Following our initial contact with his office earlier this year, the ABN met with the Hon Dr Craig Emerson MP (Minister for Small Business) and his Chief of Staff on 8 July, to discuss a range of public policy issues identified by our community.
We raised with the Minister the need for more government support for women in small business, particularly in terms of business education and training; and the profiling of entrepreneurship as a career option for young women; the superannuation gap between males and females at retirement age, our members concerns about extensive compliance and regulatory issues for small business, the impact of skills shortages on our members and avenues for ongoing representation to government of our members’ further concerns.

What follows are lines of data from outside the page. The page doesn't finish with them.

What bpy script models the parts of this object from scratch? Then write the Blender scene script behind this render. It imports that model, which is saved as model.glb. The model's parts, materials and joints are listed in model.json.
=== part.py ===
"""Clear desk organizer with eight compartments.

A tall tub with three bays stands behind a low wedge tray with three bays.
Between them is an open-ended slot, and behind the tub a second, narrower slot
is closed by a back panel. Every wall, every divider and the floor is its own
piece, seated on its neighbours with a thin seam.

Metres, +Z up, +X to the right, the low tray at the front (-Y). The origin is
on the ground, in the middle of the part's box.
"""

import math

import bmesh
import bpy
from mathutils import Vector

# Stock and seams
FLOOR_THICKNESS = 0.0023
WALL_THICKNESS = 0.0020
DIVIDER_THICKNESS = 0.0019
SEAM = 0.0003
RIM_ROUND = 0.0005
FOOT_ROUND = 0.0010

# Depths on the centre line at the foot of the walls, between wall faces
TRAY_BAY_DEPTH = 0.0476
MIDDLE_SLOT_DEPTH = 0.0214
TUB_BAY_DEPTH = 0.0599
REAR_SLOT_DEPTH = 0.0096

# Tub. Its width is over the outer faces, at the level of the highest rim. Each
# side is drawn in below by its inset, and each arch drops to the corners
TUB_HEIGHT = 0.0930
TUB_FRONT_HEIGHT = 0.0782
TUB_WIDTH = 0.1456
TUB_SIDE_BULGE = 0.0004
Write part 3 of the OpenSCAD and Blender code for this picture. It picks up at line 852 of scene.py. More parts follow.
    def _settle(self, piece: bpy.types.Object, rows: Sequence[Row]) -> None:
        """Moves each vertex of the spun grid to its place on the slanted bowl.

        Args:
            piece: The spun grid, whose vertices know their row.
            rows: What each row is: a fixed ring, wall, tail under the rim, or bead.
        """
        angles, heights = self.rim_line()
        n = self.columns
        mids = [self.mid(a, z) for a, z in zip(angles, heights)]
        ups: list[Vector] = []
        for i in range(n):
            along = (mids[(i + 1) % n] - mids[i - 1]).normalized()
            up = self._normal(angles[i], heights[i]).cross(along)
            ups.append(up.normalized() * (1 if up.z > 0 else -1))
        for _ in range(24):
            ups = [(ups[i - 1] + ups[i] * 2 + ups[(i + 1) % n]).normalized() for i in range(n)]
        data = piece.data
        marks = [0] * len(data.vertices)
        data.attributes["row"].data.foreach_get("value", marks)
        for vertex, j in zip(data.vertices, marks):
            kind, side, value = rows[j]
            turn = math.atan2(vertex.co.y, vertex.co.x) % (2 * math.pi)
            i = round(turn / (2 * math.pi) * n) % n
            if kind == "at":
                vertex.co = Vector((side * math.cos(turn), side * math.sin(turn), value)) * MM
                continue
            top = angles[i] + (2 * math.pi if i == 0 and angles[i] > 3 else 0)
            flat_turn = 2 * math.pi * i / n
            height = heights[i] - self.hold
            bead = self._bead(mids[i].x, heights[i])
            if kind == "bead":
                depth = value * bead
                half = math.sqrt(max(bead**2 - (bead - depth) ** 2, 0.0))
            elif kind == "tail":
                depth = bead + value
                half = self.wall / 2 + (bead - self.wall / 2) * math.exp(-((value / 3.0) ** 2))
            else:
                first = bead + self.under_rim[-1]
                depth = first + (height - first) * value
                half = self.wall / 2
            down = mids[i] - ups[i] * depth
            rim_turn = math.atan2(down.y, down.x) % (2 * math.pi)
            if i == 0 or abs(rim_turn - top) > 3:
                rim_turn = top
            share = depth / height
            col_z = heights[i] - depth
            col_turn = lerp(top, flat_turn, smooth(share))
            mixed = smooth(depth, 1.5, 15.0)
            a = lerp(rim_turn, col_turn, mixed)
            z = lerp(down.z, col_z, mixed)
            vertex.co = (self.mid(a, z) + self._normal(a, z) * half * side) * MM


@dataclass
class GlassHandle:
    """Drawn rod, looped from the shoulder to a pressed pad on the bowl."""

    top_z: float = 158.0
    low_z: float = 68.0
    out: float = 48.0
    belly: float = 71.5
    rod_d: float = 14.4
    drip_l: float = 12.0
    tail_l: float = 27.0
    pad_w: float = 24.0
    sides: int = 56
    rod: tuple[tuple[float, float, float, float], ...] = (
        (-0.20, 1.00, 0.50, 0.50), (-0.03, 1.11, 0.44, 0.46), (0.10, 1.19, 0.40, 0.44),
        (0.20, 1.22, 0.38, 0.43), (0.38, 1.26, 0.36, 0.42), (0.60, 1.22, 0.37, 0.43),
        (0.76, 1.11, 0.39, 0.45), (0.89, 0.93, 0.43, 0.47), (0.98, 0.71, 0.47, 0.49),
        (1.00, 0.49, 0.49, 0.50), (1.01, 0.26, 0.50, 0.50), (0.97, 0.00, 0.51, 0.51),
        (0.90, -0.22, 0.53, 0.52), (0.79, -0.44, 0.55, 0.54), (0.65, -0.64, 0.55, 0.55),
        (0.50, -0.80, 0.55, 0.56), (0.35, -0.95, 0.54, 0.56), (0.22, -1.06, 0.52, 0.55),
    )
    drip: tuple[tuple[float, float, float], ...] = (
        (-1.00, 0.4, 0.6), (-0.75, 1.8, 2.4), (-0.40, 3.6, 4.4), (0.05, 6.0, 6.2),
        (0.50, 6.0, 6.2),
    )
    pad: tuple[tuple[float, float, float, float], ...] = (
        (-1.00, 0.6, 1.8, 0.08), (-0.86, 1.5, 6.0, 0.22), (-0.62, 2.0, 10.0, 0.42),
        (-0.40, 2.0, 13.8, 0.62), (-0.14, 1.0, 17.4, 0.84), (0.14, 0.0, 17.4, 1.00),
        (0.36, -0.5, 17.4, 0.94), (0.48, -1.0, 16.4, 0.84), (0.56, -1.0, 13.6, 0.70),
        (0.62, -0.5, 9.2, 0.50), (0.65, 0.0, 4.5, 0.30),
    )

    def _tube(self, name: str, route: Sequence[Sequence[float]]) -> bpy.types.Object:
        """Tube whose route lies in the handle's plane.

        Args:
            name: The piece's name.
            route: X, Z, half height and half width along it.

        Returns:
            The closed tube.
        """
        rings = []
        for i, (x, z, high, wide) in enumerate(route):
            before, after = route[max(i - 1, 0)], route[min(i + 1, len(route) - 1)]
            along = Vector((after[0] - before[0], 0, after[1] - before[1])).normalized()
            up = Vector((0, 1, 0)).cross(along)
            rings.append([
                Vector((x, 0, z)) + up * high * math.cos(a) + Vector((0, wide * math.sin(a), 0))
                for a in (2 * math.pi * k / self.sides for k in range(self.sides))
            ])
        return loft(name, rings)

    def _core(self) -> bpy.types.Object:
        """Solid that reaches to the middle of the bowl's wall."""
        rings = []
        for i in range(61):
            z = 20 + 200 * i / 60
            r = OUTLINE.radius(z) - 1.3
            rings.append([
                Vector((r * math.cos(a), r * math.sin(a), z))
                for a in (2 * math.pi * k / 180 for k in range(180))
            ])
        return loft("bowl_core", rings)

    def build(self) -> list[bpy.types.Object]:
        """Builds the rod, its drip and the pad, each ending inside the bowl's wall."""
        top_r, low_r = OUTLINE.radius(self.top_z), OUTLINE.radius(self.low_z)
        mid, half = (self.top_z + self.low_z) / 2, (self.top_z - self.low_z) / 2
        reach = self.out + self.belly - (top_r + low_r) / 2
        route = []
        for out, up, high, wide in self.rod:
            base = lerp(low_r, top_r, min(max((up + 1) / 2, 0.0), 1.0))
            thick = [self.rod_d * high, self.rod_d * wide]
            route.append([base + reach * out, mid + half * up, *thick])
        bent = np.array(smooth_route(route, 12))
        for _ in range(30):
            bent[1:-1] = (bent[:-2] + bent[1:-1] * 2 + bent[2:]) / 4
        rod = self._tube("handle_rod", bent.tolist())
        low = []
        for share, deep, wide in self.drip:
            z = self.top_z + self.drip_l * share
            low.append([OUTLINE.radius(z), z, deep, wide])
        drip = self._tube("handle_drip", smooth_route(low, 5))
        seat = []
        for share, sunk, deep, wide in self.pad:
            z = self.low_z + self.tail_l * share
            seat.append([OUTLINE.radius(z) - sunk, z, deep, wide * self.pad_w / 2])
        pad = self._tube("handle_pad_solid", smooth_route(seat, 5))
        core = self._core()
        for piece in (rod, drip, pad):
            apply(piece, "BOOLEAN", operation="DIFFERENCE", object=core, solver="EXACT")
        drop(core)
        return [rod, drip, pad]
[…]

In turn, the Minister discussed a range of small-business friendly initiatives that the Government has either introduced or is progressing. These include a superannuation clearing house which will ease the burden on business owners with less than 20 employees of having to pay employee superannuation contributions to different funds, a Business Enterprise Centres network to support small and micro businesses across Australia, 27 separate regulatory and compliance issues that the Government is in the process of streamlining, the application of general skilled and employer nominated migration streams to assist in easing the skills shortage and plans to introduce a national high speed broadband network.
In terms of government support for small business generally, we also raised our concerns about the closure of the previous government’s flagship Commercial Ready commercialisation funding program; and the Building Entrepreneurship in Small Business Scheme. The Minister advised that the funding was being transferred to programs that related to climate change and green business initiatives in line with the government’s focus on environmentally friendly enterprises.
We also discussed with the Minister our unique representative focus and the need for the ABN’s ongoing involvement in public policy development related to Australia’s female entrepreneurs and small business owners. As a result, we have been invited to contribute both informally; and as invited participants in formal consultative mechanisms as they occur.